We were up at Briones Regional Park  for a little family hike.   On the way into the park we saw a TON of cattle herded together.   Not sure the reason, but we were kinda sad since you can usually see them grazing out with you as you hike.

Well, toward the end of the hike we heard an echoing "MOOOOOOOO" in one of the canyons.   We followed the sound and found a calf that was obviously looking for its mom (probably one of the ones penned up).

Here's our brave Alana with the calf (she looks closer than she is because of the way I zoomed in):


----------



## Farmer Kitty (Feb 1, 2009)

Alana!

The cattle were probably herded up so they could catch the ones they need.

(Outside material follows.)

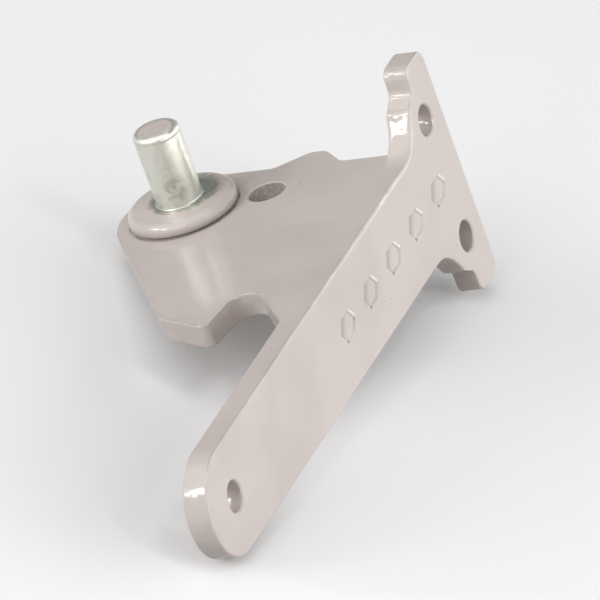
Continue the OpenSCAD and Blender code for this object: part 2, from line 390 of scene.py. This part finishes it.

It could have been time to thin the herd, cut the bulls, vaccinate, etc. Did you see anyone to report the lone calf too?


----------



## wynedot55 (Feb 1, 2009)

awwww that is 1 great pic.i bet like kitty said said they was sorting some of the bigger calves out to haul to the sale.or they mightve just missed penning that calf.


----------



## Nifty (Feb 1, 2009)

We looked but didn't see anybody.  Fortunately as we were leaving she was heading in the right direction of the herd.


----------



## Farmer Kitty (Feb 1, 2009)

Then he probably found them as he would have kept calling and they would have called back when they heard him.


----------



## Nifty (Feb 1, 2009)

That's what we thought.  In fact, on the way out the penned cows were making a bit more noise than they were when we came in, so we're hoping they heard the baby and were calling him back.


----------



## Farmer Kitty (Feb 1, 2009)

Sounds like it could be. He does appear old enough not to need to nurse but, cattle are herd animals and not meant to be alone.


----------



## Thewife (Feb 1, 2009)

Maybe he is some how related to my Waco cow?
As soon as he figured out what was going on, he headed for the hills!


----------